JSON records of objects

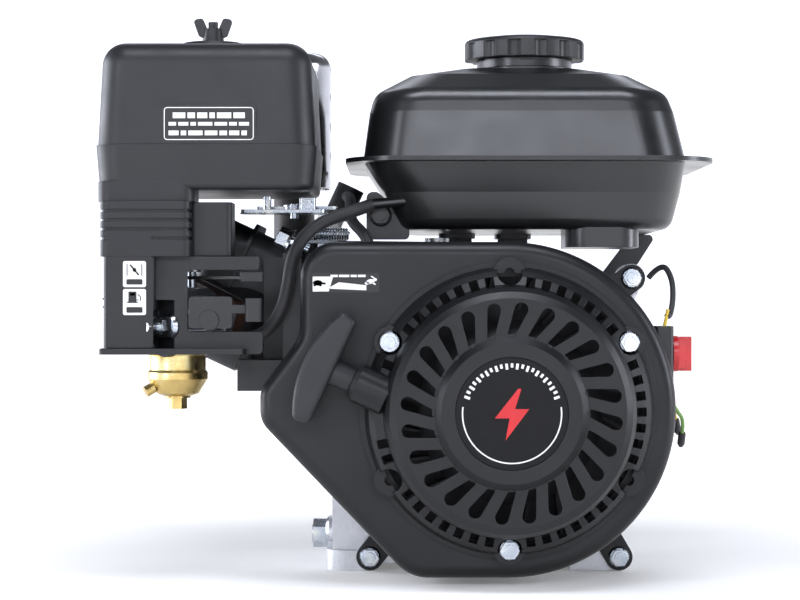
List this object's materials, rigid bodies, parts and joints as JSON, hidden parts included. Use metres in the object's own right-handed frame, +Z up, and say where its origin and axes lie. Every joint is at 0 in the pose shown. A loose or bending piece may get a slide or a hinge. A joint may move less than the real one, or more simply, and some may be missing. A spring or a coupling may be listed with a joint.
{
  "type": "small gasoline engine",
  "caption": "Single-cylinder air-cooled petrol engine with a horizontal output shaft, recoil starter, top fuel tank, side air filter and silencer.",
  "frame": {"origin": "centre of the base bolt pattern on the mounting face", "axes": "+Z up, +Y along the output shaft as it leaves the engine, +X to the right seen from the recoil starter"},
  "size_m": [0.38, 0.317, 0.3483],
  "materials": {
    "cast_aluminium": "cast, matt",
    "machined_aluminium": "machined",
    "black_paint": "satin black",
    "black_gloss_paint": "gloss black",
    "black_plastic": "moulded, fine grain",
    "zinc_steel": "bright zinc plate",
    "yellow_zinc": "yellow passivated zinc",
    "chrome_guard": "bright chrome",
    "cast_iron": "cast",
    "ground_steel": "ground",
    "rubber_black": "matt",
    "red_plastic": "moulded red",
    "phenolic": "brown laminate",
    "filter_foam": "open-cell foam",
    "gasket_fibre": "pressed fibre",
    "rope_fibre": "braided nylon",
    "badge": "printed label",
    "dark_steel": "dark heat-resistant coat",
    "white_ceramic": "glazed"
  },
  "bodies": {
    "engine": {"crankcase": "cast_aluminium", "crankcase_cover": "cast_aluminium", "gaskets": "gasket_fibre", "case_bolts": "zinc_steel", "bearings_and_seals": "ground_steel", "cylinder_head": "cast_aluminium", "head_bolts": "zinc_steel", "rocker_cover": "black_paint", "valves": "ground_steel", "rocker_gear": "ground_steel", "spark_plug": "white_ceramic", "ignition_coil": "rubber_black", "piston": "machined_aluminium", "wrist_pin": "ground_steel", "connecting_rod": "machined_aluminium", "fan_housing": "black_paint", "cylinder_shroud": "black_paint", "recoil_case": "black_plastic", "flange_bolts": "zinc_steel", "recoil_badge": "badge", "rope_guide": "black_plastic", "rope_lead": "rope_fibre", "tank_upper": "black_gloss_paint", "tank_lower": "black_gloss_paint", "tank_brackets": "dark_steel", "fuel_hose": "rubber_black", "insulator": "phenolic", "intake_studs": "zinc_steel", "carburetor": "machined_aluminium", "float_bowl": "yellow_zinc", "bowl_bolt": "yellow_zinc", "intake_elbow": "black_plastic", "air_filter_base": "black_plastic", "filter_element": "filter_foam", "muffler": "dark_steel", "muffler_guard": "chrome_guard", "exhaust_fasteners": "zinc_steel", "control_plate": "zinc_steel", "governor_spring": "zinc_steel", "switch_box": "black_plastic", "wiring": "rubber_black"},
    "crank": {"crankshaft": "ground_steel", "rod_big_end": "machined_aluminium", "flywheel": "cast_iron", "cooling_fan": "black_plastic", "starter_cup": "zinc_steel"},
    "cam": {"camshaft": "ground_steel"},
    "reel": {"starter_reel": "black_plastic", "rope_coil": "rope_fibre"},
    "handle": {"starter_handle": "black_plastic"},
    "fuel_cap": {"fuel_cap": "black_plastic"},
    "filter_cover": {"air_filter_cover": "black_plastic"},
    "wing_nut": {"wing_nut": "black_plastic"},
    "choke": {"choke_lever": "black_plastic"},
    "throttle": {"throttle_shaft": "zinc_steel"},
    "fuel_lever": {"fuel_lever": "black_plastic"},
    "governor": {"governor_arm": "zinc_steel"},
    "control_lever": {"throttle_lever": "zinc_steel"},
    "stop_knob": {"switch_knob": "red_plastic"},
    "dipstick": {"oil_dipstick": "black_plastic"}
  },
  "joints": [
    {"name": "crank_spin", "type": "hinge", "parent": "engine", "child": "crank", "pos_m": [0.019, 0, 0.106], "axis": [0, 1, 0], "continuous": true},
    {"name": "cam_spin", "type": "hinge", "parent": "engine", "child": "cam", "pos_m": [-0.03758, 0, 0.08604], "axis": [0, 1, 0], "continuous": true},
    {"name": "reel_spin", "type": "hinge", "parent": "engine", "child": "reel", "pos_m": [0.019, -0.15, 0.106], "axis": [0, 1, 0], "range_deg": [0, 950]},
    {"name": "handle_pull", "type": "slide", "parent": "engine", "child": "handle", "axis": [-0.9063, 0, 0.4226], "range_m": [0, 0.7], "deforming": ["rope_lead"]},
    {"name": "fuel_cap_turn", "type": "hinge", "parent": "engine", "child": "fuel_cap", "pos_m": [0.0355, -0.004, 0.334], "axis": [0, 0, 1], "range_deg": [0, 90]},
    {"name": "filter_cover_lift", "type": "slide", "parent": "engine", "child": "filter_cover", "axis": [0, 0, 1], "range_m": [0, 0.09]},
    {"name": "wing_nut_turn", "type": "hinge", "parent": "filter_cover", "child": "wing_nut", "pos_m": [-0.163, -0.066, 0.34], "axis": [0, 0, 1], "continuous": true},
    {"name": "choke_turn", "type": "hinge", "parent": "engine", "child": "choke", "pos_m": [-0.19007, -0.09643, 0.165], "axis": [0, 0, 1], "range_deg": [0, 38]},
    {"name": "governor_turn", "type": "hinge", "parent": "engine", "child": "governor", "pos_m": [-0.022, -0.02, 0.19], "axis": [0, 0, 1], "range_deg": [0, 8]},
    {"name": "throttle_turn", "type": "hinge", "parent": "engine", "child": "throttle", "pos_m": [-0.17529, -0.07881, 0.165], "axis": [0, 0, 1], "range_deg": [0, 24]},
    {"name": "fuel_lever_turn", "type": "hinge", "parent": "engine", "child": "fuel_lever", "pos_m": [-0.16, -0.124, 0.16], "axis": [0, 1, 0], "range_deg": [0, 30]},
    {"name": "control_lever_turn", "type": "hinge", "parent": "engine", "child": "control_lever", "pos_m": [-0.112, -0.068, 0.228], "axis": [0, 0, 1], "range_deg": [0, 24]},
    {"name": "stop_knob_turn", "type": "hinge", "parent": "engine", "child": "stop_knob", "pos_m": [0.121, -0.092, 0.139], "axis": [1, 0, 0], "range_deg": [0, 60]},
    {"name": "dipstick_turn", "type": "hinge", "parent": "engine", "child": "dipstick", "pos_m": [0.064, 0.08, 0.047], "axis": [0, 1, 0], "range_deg": [0, 360]}
  ],
  "couplings": [
    {"joint": "cam_spin", "follows": "crank_spin", "ratio": -0.5},
    {"joint": "handle_pull", "follows": "reel_spin", "m_per_rad": 0.042},
    {"joint": "throttle_turn", "follows": "governor_turn", "ratio": 3}
  ]
}
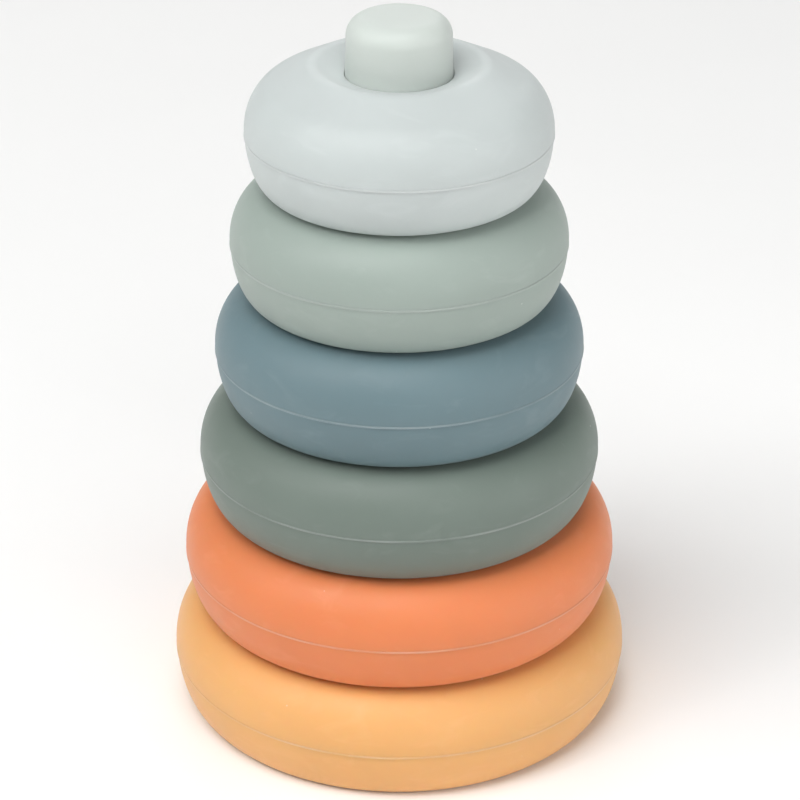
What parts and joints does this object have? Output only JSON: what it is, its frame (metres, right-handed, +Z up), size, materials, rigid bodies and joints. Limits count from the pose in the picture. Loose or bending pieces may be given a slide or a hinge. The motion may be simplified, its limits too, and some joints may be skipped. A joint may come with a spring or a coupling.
{
  "type": "stacking ring toy",
  "caption": "Soft silicone stacking toy: graded hollow rings that lift off a tapered peg standing in a flat round base.",
  "frame": {"origin": "centre of the base's flat underside, on the surface that the toy stands on", "axes": "+Z up along the peg, which is the axis of every ring"},
  "size_m": [0.1, 0.1, 0.1577],
  "materials": {
    "apricot_silicone": "matte silicone with a soft sheen",
    "orange_silicone": "matte silicone with a soft sheen",
    "dark_sage_silicone": "matte silicone with a soft sheen",
    "dusty_blue_silicone": "matte silicone with a soft sheen",
    "light_sage_silicone": "matte silicone with a soft sheen",
    "pale_blue_silicone": "matte silicone with a soft sheen",
    "off_white_silicone": "matte silicone with a soft sheen"
  },
  "bodies": {
    "base": {"base_lower_shell": "apricot_silicone", "base_upper_shell": "apricot_silicone", "peg": "off_white_silicone"},
    "ring_1": {"ring_1_lower_shell": "orange_silicone", "ring_1_upper_shell": "orange_silicone"},
    "ring_2": {"ring_2_lower_shell": "dark_sage_silicone", "ring_2_upper_shell": "dark_sage_silicone"},
    "ring_3": {"ring_3_lower_shell": "dusty_blue_silicone", "ring_3_upper_shell": "dusty_blue_silicone"},
    "ring_4": {"ring_4_lower_shell": "light_sage_silicone", "ring_4_upper_shell": "light_sage_silicone"},
    "ring_5": {"ring_5_lower_shell": "pale_blue_silicone", "ring_5_upper_shell": "pale_blue_silicone"}
  },
  "joints": [
    {"name": "ring_1_lift", "type": "slide", "parent": "base", "child": "ring_1", "axis": [0, 0, 1], "range_m": [0, 0.138]},
    {"name": "ring_2_lift", "type": "slide", "parent": "ring_1", "child": "ring_2", "axis": [0, 0, 1], "range_m": [0, 0.114]},
    {"name": "ring_3_lift", "type": "slide", "parent": "ring_2", "child": "ring_3", "axis": [0, 0, 1], "range_m": [0, 0.09]},
    {"name": "ring_4_lift", "type": "slide", "parent": "ring_3", "child": "ring_4", "axis": [0, 0, 1], "range_m": [0, 0.066]},
    {"name": "ring_5_lift", "type": "slide", "parent": "ring_4", "child": "ring_5", "axis": [0, 0, 1], "range_m": [0, 0.042]}
  ]
}
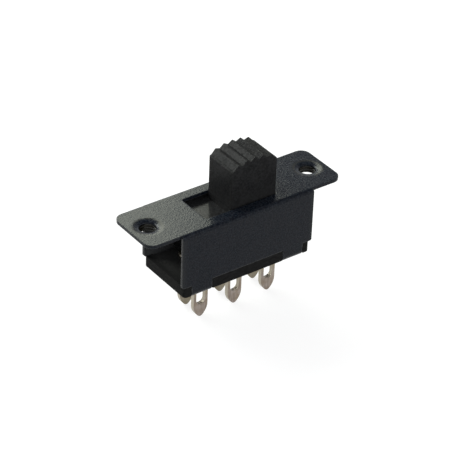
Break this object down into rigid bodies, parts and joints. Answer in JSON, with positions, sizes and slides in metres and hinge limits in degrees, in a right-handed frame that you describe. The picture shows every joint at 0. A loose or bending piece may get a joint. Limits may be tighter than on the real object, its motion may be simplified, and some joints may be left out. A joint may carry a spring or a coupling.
{
  "type": "slide switch",
  "caption": "Panel-mount slide switch: folded black steel bracket with two screw ears, ridged black knob in a slot, terminal board with eyed solder lugs below.",
  "frame": {"origin": "centre of the bracket's top face, midway between its two screw holes", "axes": "+X along the slot and the row of screw holes, +Z out of the panel along the screws, +Y across the bracket"},
  "size_m": [0.0344, 0.0104, 0.0252],
  "materials": {
    "black_steel": "satin black oxide",
    "black_plastic": "moulded, fine matt",
    "phenolic": "punched paper laminate, dark brown",
    "tinned_brass": "dull tin plating",
    "contact_bronze": "bright",
    "spring_steel": "drawn wire"
  },
  "bodies": {
    "housing": {"bracket": "black_steel", "terminal_board": "phenolic", "terminal_left_near": "tinned_brass", "terminal_middle_near": "tinned_brass", "terminal_right_near": "tinned_brass", "terminal_left_far": "tinned_brass", "terminal_middle_far": "tinned_brass", "terminal_right_far": "tinned_brass"},
    "carriage": {"slider": "black_plastic", "moving_contact_near": "contact_bronze", "moving_contact_far": "contact_bronze", "contact_spring_near": "spring_steel", "contact_spring_far": "spring_steel"}
  },
  "joints": [
    {"name": "knob_slide", "type": "slide", "parent": "housing", "child": "carriage", "axis": [1, 0, 0], "range_m": [-0.0045, 0]}
  ]
}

▶ **Written exercise**
Going through the entries above line by line, work out how many lines include the word "parts". Only the number is required.

▶ **Exercise solution**
3